At this point I should make it clear that while I have tried in these last few minutes to give a voice to the voiceless in Vietnam and to understand the arguments of those who are called "enemy," I am as deeply concerned about our own troops there as anything else. For it occurs to me that what we are submitting them to in Vietnam is not simply the brutalizing process that goes on in any war where armies face each other and seek to destroy. We are adding cynicism to the process of death, for they must know after a short period there that none of the things we claim to be fighting for are really involved. Before long they must know that their government has sent them into a struggle among Vietnamese, and the more sophisticated surely realize that we are on the side of the wealthy, and the secure, while we create a hell for the poor.
Somehow this madness must cease. We must stop now. I speak as a child of God and brother to the suffering poor of Vietnam. I speak for those whose land is being laid waste, whose homes are being destroyed, whose culture is being subverted. I speak for the poor of America who are paying the double price of smashed hopes at home, and death and corruption in Vietnam. I speak as a citizen of the world, for the world as it stands aghast at the path we have taken. I speak as one who loves America, to the leaders of our own nation: The great initiative in this war is ours; the initiative to stop it must be ours.
[...]
A true revolution of values will lay hand on the world order and say of war, "This way of settling differences is not just." This business of burning human beings with napalm, of filling our nation's homes with orphans and widows, of injecting poisonous drugs of hate into the veins of peoples normally humane, of sending men home from dark and bloody battlefields physically handicapped and psychologically deranged, cannot be reconciled with wisdom, justice, and love. A nation that continues year after year to spend more money on military defense than on programs of social uplift is approaching spiritual death.
Forty years later, and the man still has our number. Damn.
Apparently Edwards spoke to oppose the escalation plan at the same church where King made that speech in 3.
I'll bet Joe D is totally creaming his pants over 5.

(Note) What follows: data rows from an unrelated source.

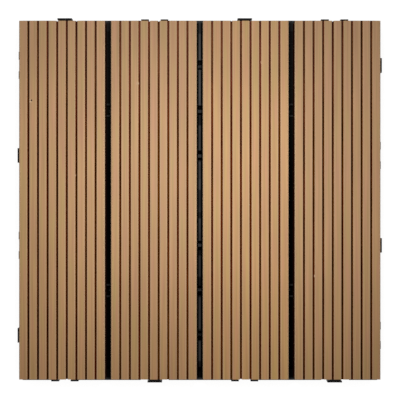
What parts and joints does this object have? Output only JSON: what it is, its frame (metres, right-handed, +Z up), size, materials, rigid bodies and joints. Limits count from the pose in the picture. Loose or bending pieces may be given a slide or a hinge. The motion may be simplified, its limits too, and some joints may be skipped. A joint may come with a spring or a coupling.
{
  "type": "interlocking deck tile",
  "caption": "Square deck tile of grooved wood-composite slats screwed to an open moulded base, with lugs and sockets on all sides that hook into the next tile.",
  "frame": {"origin": "on the ground under the middle of the tile", "axes": "+Z up out of the walking face, the slats and their grooves run along Y, X crosses them"},
  "size_m": [0.3034, 0.3034, 0.022],
  "materials": {
    "slat_composite": "brushed wood-plastic composite, light brown, matt",
    "base_plastic": "black polypropylene, fine moulded texture",
    "screw_steel": "plain stainless steel"
  },
  "bodies": {
    "root": {"base_grid": "base_plastic", "slat_1": "slat_composite", "slat_2": "slat_composite", "slat_3": "slat_composite", "slat_4": "slat_composite", "slat_screws": "screw_steel"}
  },
  "joints": []
}
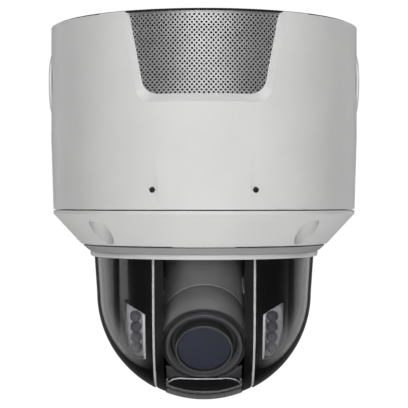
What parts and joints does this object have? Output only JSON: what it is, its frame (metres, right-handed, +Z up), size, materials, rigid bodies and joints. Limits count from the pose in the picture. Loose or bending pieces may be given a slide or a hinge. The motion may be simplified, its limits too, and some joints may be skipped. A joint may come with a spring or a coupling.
{
  "type": "ptz camera",
  "caption": "Ceiling-hung pan-tilt-zoom dome camera: round housing with a front speaker grille, chamfered base ring and a turning dome that holds the tilting zoom lens between infrared lamps.",
  "frame": {"origin": "centre of the top mounting face, which lies against the ceiling plate or bracket", "axes": "+Z up, out of the mounting face; -Y is the front, where the lens and the speaker grille face; +X is to the right seen from the front"},
  "size_m": [0.1722, 0.17, 0.2066],
  "materials": {
    "housing_plastic": "fine moulded texture, warm white",
    "grille_metal": "perforated sheet, pale grey paint",
    "trim_plastic": "satin pale grey",
    "cast_alloy": "as cast, matt",
    "steel": "machined",
    "brass": "satin",
    "rubber": "matt black",
    "black_plastic": "satin black",
    "gloss_black": "polished black",
    "clear_plastic": "clear polycarbonate, polished",
    "tinted_window": "smoke tint",
    "lens_glass": "coated, faint blue and violet",
    "circuit_board": "green solder mask",
    "grey_plastic": "moulded dark grey"
  },
  "bodies": {
    "housing": {"back_plate": "cast_alloy", "rim_gasket": "rubber", "upper_shell": "housing_plastic", "speaker_grille": "grille_metal", "speaker_box": "black_plastic", "speaker_driver": "black_plastic", "base_ring": "housing_plastic", "base_seal": "rubber", "trim_ring": "trim_plastic", "dome_lip_seal": "rubber", "main_board": "circuit_board", "heat_sink": "cast_alloy", "io_board": "circuit_board", "memory_card": "black_plastic", "cable_grommet": "rubber", "chassis_plate": "cast_alloy", "pan_bearing_outer": "steel", "pan_motor": "steel", "pan_belt": "rubber", "slip_ring_stator": "grey_plastic", "conduit_plug_left": "housing_plastic", "conduit_plug_right": "housing_plastic", "microphone_left": "black_plastic", "microphone_right": "black_plastic", "base_screw_1": "steel", "base_screw_2": "steel", "base_screw_3": "steel", "base_screw_4": "steel"},
    "pan_pinion": {"pan_motor_pulley": "grey_plastic"},
    "pan_head": {"turning_deck": "cast_alloy", "pan_bearing_inner": "steel", "pan_pulley": "grey_plastic", "slip_ring_rotor": "brass", "centre_window": "clear_plastic", "side_window_left": "clear_plastic", "side_window_right": "clear_plastic", "head_frame": "gloss_black", "head_shroud_left": "gloss_black", "head_shroud_right": "gloss_black", "ir_window_left": "tinted_window", "ir_window_right": "tinted_window", "ir_board_left": "circuit_board", "ir_board_right": "circuit_board", "yoke_arm_left": "cast_alloy", "yoke_arm_right": "cast_alloy", "tilt_motor": "steel", "tilt_belt": "rubber"},
    "tilt_pinion": {"tilt_motor_pulley": "grey_plastic"},
    "camera_module": {"rear_housing": "black_plastic", "lens_hood": "black_plastic", "hood_bezel": "black_plastic", "lens_barrel": "black_plastic", "front_glass": "lens_glass", "sensor_board": "circuit_board", "tilt_pulley": "grey_plastic", "chin_shield": "gloss_black", "chin_bracket": "cast_alloy"},
    "zoom_carriage": {"zoom_group": "lens_glass"},
    "focus_carriage": {"focus_group": "lens_glass"},
    "filter_slide": {"ir_cut_filter": "tinted_window"}
  },
  "joints": [
    {"name": "pan", "type": "hinge", "parent": "housing", "child": "pan_head", "pos_m": [0, 0, -0.1469], "axis": [0, 0, 1], "continuous": true},
    {"name": "pan_motor_spin", "type": "hinge", "parent": "housing", "child": "pan_pinion", "pos_m": [-0.0485, 0.028, -0.097], "axis": [0, 0, 1], "continuous": true},
    {"name": "tilt", "type": "hinge", "parent": "pan_head", "child": "camera_module", "pos_m": [0, 0, -0.1469], "axis": [1, 0, 0], "range_deg": [-30, 60]},
    {"name": "tilt_motor_spin", "type": "hinge", "parent": "pan_head", "child": "tilt_pinion", "pos_m": [0.0313, 0.015, -0.132], "axis": [1, 0, 0], "range_deg": [-78, 156]},
    {"name": "zoom", "type": "slide", "parent": "camera_module", "child": "zoom_carriage", "axis": [0, -0.866, -0.5], "range_m": [0, 0.014]},
    {"name": "focus", "type": "slide", "parent": "camera_module", "child": "focus_carriage", "axis": [0, -0.866, -0.5], "range_m": [-0.004, 0.008]},
    {"name": "ir_cut", "type": "slide", "parent": "camera_module", "child": "filter_slide", "axis": [1, 0, 0], "range_m": [-0.0108, 0]}
  ],
  "couplings": [
    {"joint": "pan_motor_spin", "follows": "pan", "ratio": 3.75},
    {"joint": "tilt_motor_spin", "follows": "tilt", "ratio": 2.6}
  ]
}
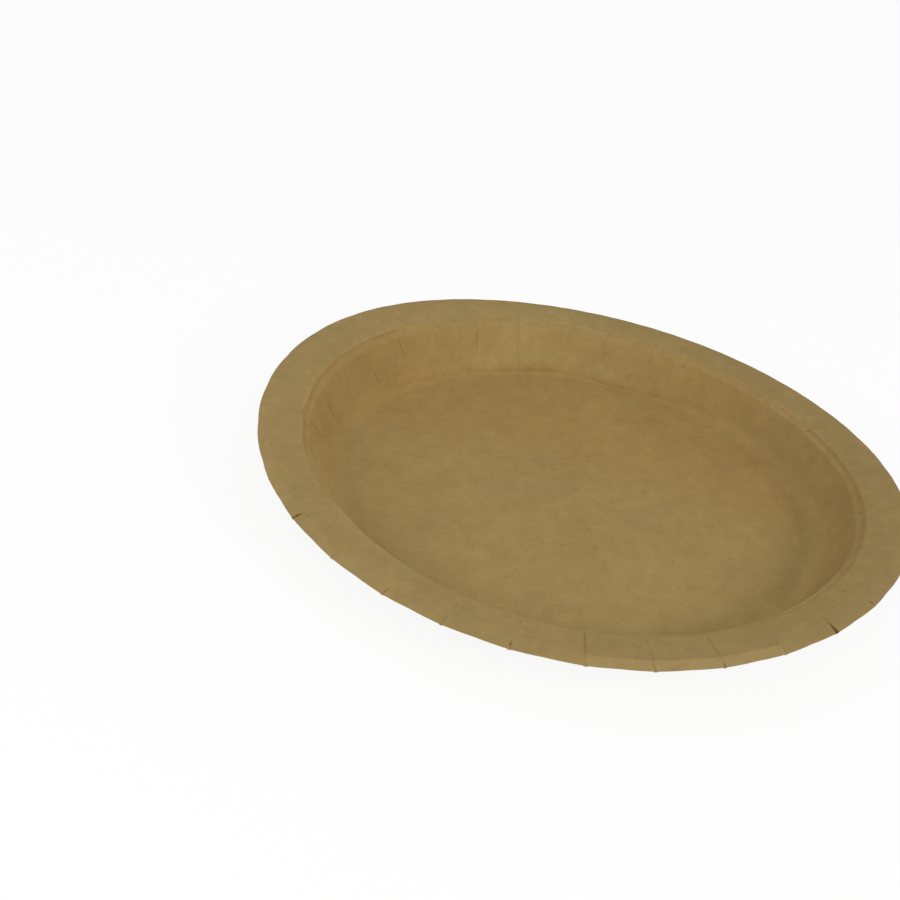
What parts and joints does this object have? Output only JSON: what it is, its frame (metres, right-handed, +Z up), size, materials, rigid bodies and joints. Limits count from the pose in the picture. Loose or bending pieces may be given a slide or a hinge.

no document from human hands can make these humans any less our brothers
Wow.
The Riverside Church is great. A fantastic organ, and the ministers pray for things like same-sex marriage and a living wage, in addition to all the usual abstractions.
A fantastic organ
Jackmormon has some expertise in this area.
That's a wonderful speech and I'm glad I read it.
Speaking truth to power -- the U.S. could use someone like him now.
Yeah, that speech is great, and I wish it would get wider play, especially in our current situation. The "I Have a Dream" speech is beautiful and important, but it's the #1 Dance Single, and more people should get to hear all the great B Sides in King's catalogue.
The real King, the B-Side King, is dissonant with the Sunday-School King that's been created in the last thirty years.
Yes, the real King remains more radical than much of America is comfortable with, which is one reason why the Dream speechgets such wide play.
15: Definitely still worth it, and still unfulfilled.
re: 3
That is some great powerful stuff, right there.
I'd been thinking about 3 over the weekend. I'm glad you remembered it, apo. I watched a documentary about Dietrich Bonhoeffer and his efforts to figure out what the appropriate role was for the church in dealing with fascism and totalitarianism. Bonhoeffer believed that teh church's duty was to stand with the victims, and in his time that meant the Jews. It seems to me that Kinf believed the same thing. We are *not* facing Hitler, but the current regime is protofascist. There's a lot of natinalism we have to deal with, and it seems to me that we could do a lot worse than to think about those two when figuring out how to do it.
(Bonhoeffer, BTW, was very influenced by the Black church in Harlem while he was at Union Theological Seminary--Abyssinian something--and learning about the struggle of African-Americans as a people motivated his concern for the Jews.
18:The Abyssinian Baptist Church would seem to fit.